Ces trois articles instauraient jusqu’à ce matin :
« Un prélèvement spécial de 33 % est perçu sur la fraction des bénéfices industriels et commerciaux imposables à l'impôt sur les sociétés ou à l'impôt sur le revenu qui résulte de la production, de la distribution ou de la représentation de films pornographiques ou d'incitation à la violence. » (1605 sexies)
« Le prélèvement spécial prévu à l'article 1 605 sexies s'applique également à la fraction des bénéfices industriels et commerciaux qui résulte de la production, de la distribution ou de la représentation publique d'œuvres pornographiques ou d'incitation à la violence diffusées sur support vidéographique. » (1605 septies)
« Le prélèvement spécial prévu à l'article 235 ter L s'applique à la fraction des bénéfices industriels et commerciaux imposables à l'impôt sur le revenu ou à l'impôt sur les sociétés qui résulte des opérations de vente et de location portant sur des publications mentionnées au 1° de l'article 279 bis ou des œuvres pornographiques ou d'incitation à la violence diffusées sur support vidéographique. » (1605 octies)
Si ces abrogations marquent officiellement la fin de la surtaxation fiscale du cinéma pornographique dans notre pays, certaines dispositions particulières demeurent, notamment pour ce qui concerne la TVA. Toujours en vigueur, l'article 302 KE du CGI devenu 1609 sexdecies B du même code en 2010 dispose :
« Une taxe sur la diffusion en vidéo physique et en ligne de contenus audiovisuels est due à raison des opérations : 1° De vente et location en France de vidéogrammes destinés à l'usage privé du public ; 2° De mise à disposition du public en France de services donnant accès à titre onéreux à des œuvres cinématographiques ou audiovisuelles, sur demande individuelle formulée par un procédé de communication électronique ; […] Le taux de la taxe est fixé à 5,15 %. Il est porté à 15 % lorsque les opérations concernent des œuvres ou documents cinématographiques ou audiovisuels à caractère pornographique ou d'incitation à la violence. Les conditions dans lesquelles les redevables procèdent à l'identification de ces œuvres et documents sont fixées par décret. Pour les redevables mentionnés au 1° du II, la taxe est calculée après application d'un abattement de 65 % sur la base d'imposition. Cet abattement ne s'applique pas lorsque les opérations mentionnées au 1° du III concernent des œuvres ou documents cinématographiques ou audiovisuels à caractère pornographique ou d'incitation à la violence. »

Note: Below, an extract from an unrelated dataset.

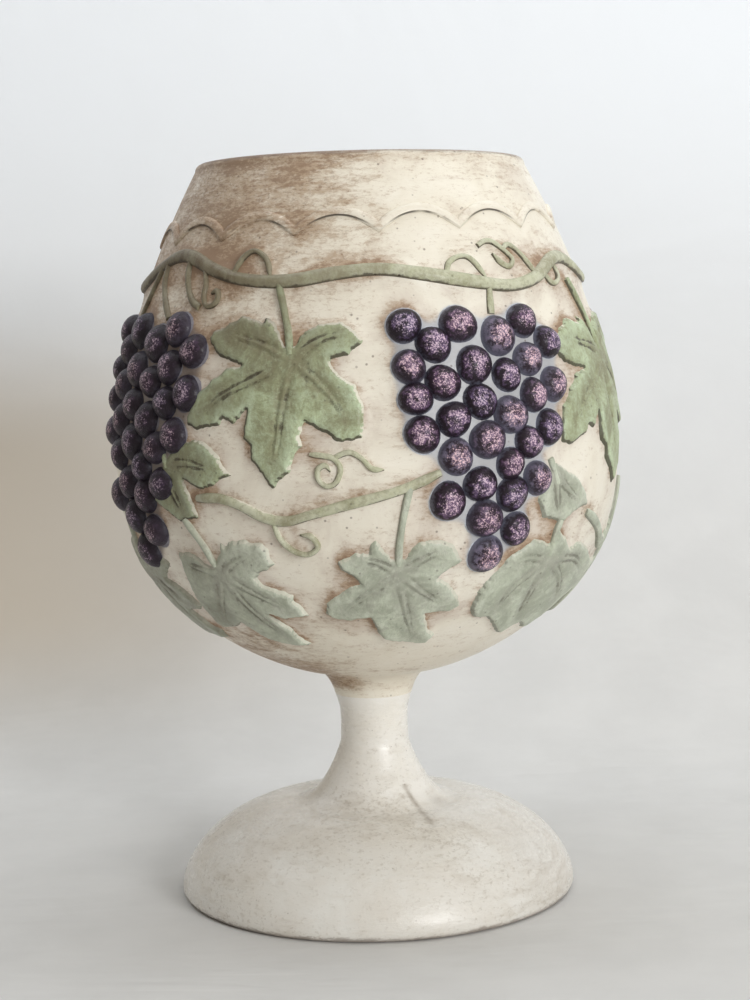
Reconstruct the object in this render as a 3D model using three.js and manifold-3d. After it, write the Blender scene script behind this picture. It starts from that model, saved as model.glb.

Un taux majoré passant de 2 à 10 % en 2009, puis à 15 % avec la loi n° 2019-1479 du 28 décembre 2019 (article 193.V).
Notons enfin que, selon la direction générale des finances publiques que nous avions interrogée au début de la mise en place du dispositif, la taxe sur les vidéogrammes de l'article 1609 sexdecies B du CGI avait rapporté 7,87 millions d'euros en 2012, soit environ 1,1 % des recettes du centre national du cinéma et de l’image animée (CNC).
Ce bouleversement fiscal marquera-t-il le retour des films à caractère pornographique en salles ? L’avenir nous le dira... peut-être.